PowerShell has a very useful Invoke-SQLCmd cmdlet to run T-SQL scripts if you install the sqlps module. This module is installed as part of SQL Server Management Studio (SSMS) but you may not want to install the whole package just to run scripts. However you can install just the PowerShell module and a couple of dependencies.

First you need to download module and two dependencies. There are different versions for SQL 2012, 2014 and 2016 but all can manage instances of SQL Server back to 2000 (SQL Server 2000 must be running SP4 or later and SQL Server 2005 SP2 or later) so there is little reason not to just go with SQL 2016. You need the PowerShell Extensions for Microsoft SQL Server (PowerShellTools.msi) module plus the dependencies SQL Server Shared Management Objects (SharedManagementObjects.msi) and CLR Types for Microsoft SQL Server (SQLSysClrTypes.msi).

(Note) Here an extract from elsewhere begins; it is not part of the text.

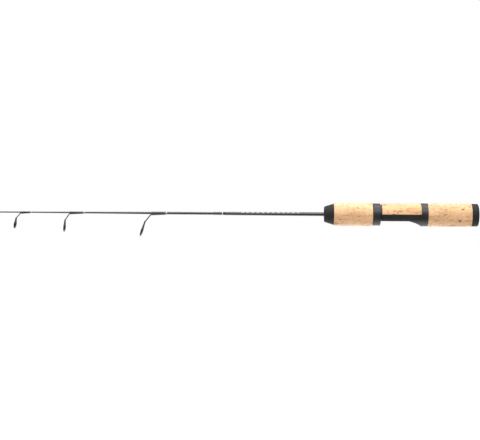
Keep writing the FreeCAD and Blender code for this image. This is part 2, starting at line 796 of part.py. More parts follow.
def make_lock_nut():
    """Threaded sleeve bonded into the fore grip, with a neck that carries the hood."""
    body = new_body("lock_nut")
    nut, bore = cell("nut_radius"), cell("nut_bore")
    turn(body, "nut_turning", [
        (cell("fore_grip_front"), bore),
        (cell("fore_grip_front"), nut),
        (cell("clip_front"), nut),
        (cell("clip_front"), cell("clip_groove")),
        (cell("clip_back"), cell("clip_groove")),
        (cell("clip_back"), nut),
        (cell("nut_end"), nut),
        (cell("nut_end"), bore),
    ])
    thread(body, "nut_thread", "PartDesign::AdditiveHelix", cell("ridge_start"),
           cell("ridge_length"), [
               (f"-{cell('ridge_base_half')}", f"{bore} + {cell('overlap')}"),
               (f"-{cell('ridge_crest_half')}", cell("ridge_crest")),
               (cell("ridge_crest_half"), cell("ridge_crest")),
               (cell("ridge_base_half"), f"{bore} + {cell('overlap')}"),
           ])
    nodes.append(body)
    turned_node("retaining_clip", ring_corners(
        cell("clip_front"), cell("clip_back"), f"{cell('clip_groove')} + {cell('glue_gap')}",
        cell("clip_radius")), f"360 - {cell('clip_opening')}")


# Grips and caps.

def grip_ring_place(front, back, step):
    """Place of one of the joints between the cork rings of a grip."""
    return f"({front} + ({back} - {front}) * {step} / {cell('cork_rings')})"


def make_cork_rings(prefix, front, back, bore, radius_at):
    for step in range(int(number(cell("cork_rings")))):
        start = grip_ring_place(front, back, step)
        end = grip_ring_place(front, back, step + 1)
        turned_node(f"{prefix}_cork_ring_{step + 1}", [
            (start, bore),
            (start, radius_at(start)),
            (end, radius_at(end)),
            (end, bore),
        ])


def make_fore_grip():
    front, back = cell("fore_grip_front"), cell("fore_grip_back")
    front_radius, back_radius = cell("fore_grip_front_radius"), cell("fore_grip_back_radius")

    def radius_at(place):
        along = f"(({back} - {place}) / ({back} - {front}))"
        return f"{back_radius} - ({back_radius} - {front_radius}) * {along}^2"

    make_cork_rings("fore", front, back, f"{cell('nut_radius')} + {cell('glue_gap')}", radius_at)
    cap = turned_node("fore_cap", [
        (cell("fore_cap_front"), cell("fore_cap_bore")),
        (cell("fore_cap_front"), cell("fore_cap_front_radius")),
        (front, cell("fore_cap_back_radius")),
        (front, cell("fore_cap_bore")),
    ])
    round_rims(cap, "fore_cap_rounding", [(cell("fore_cap_front"), cell("fore_cap_front_radius"))],
               cell("fore_cap_rounding"))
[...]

All are available in both 32- and 64-bit depending upon which version of PowerShell you want to run.

SQL Server 2016 Feature Pack (download button and tick packages)
SQL Server 2014 Feature Pack (download button and tick packages)
SQL Server 2012 Feature Pack (links directly to the package download in the Install Instructions tab)

Once downloaded you need to install the CLR Types first, following by the Shared Management Objects and then the PowerShell module. This can be automated with the following commands:

msiexec /i SQLSysClrTypes.msi /qn
msiexec /i SharedManagementObjects.msi /qn
msiexec /i PowerShellTools.msi /qn

Once installed you are ready to go. Later versions of PowerShell will implicitly import the module as needed. Earlier versions will need to add the line Import-Module sqlps

To quickly test everything is working, open a new PowerShell console window and enter the following

Import-Module sqlps
Invoke-Sqlcmd -ServerInstance servername -Query "SELECT @@SERVERNAME"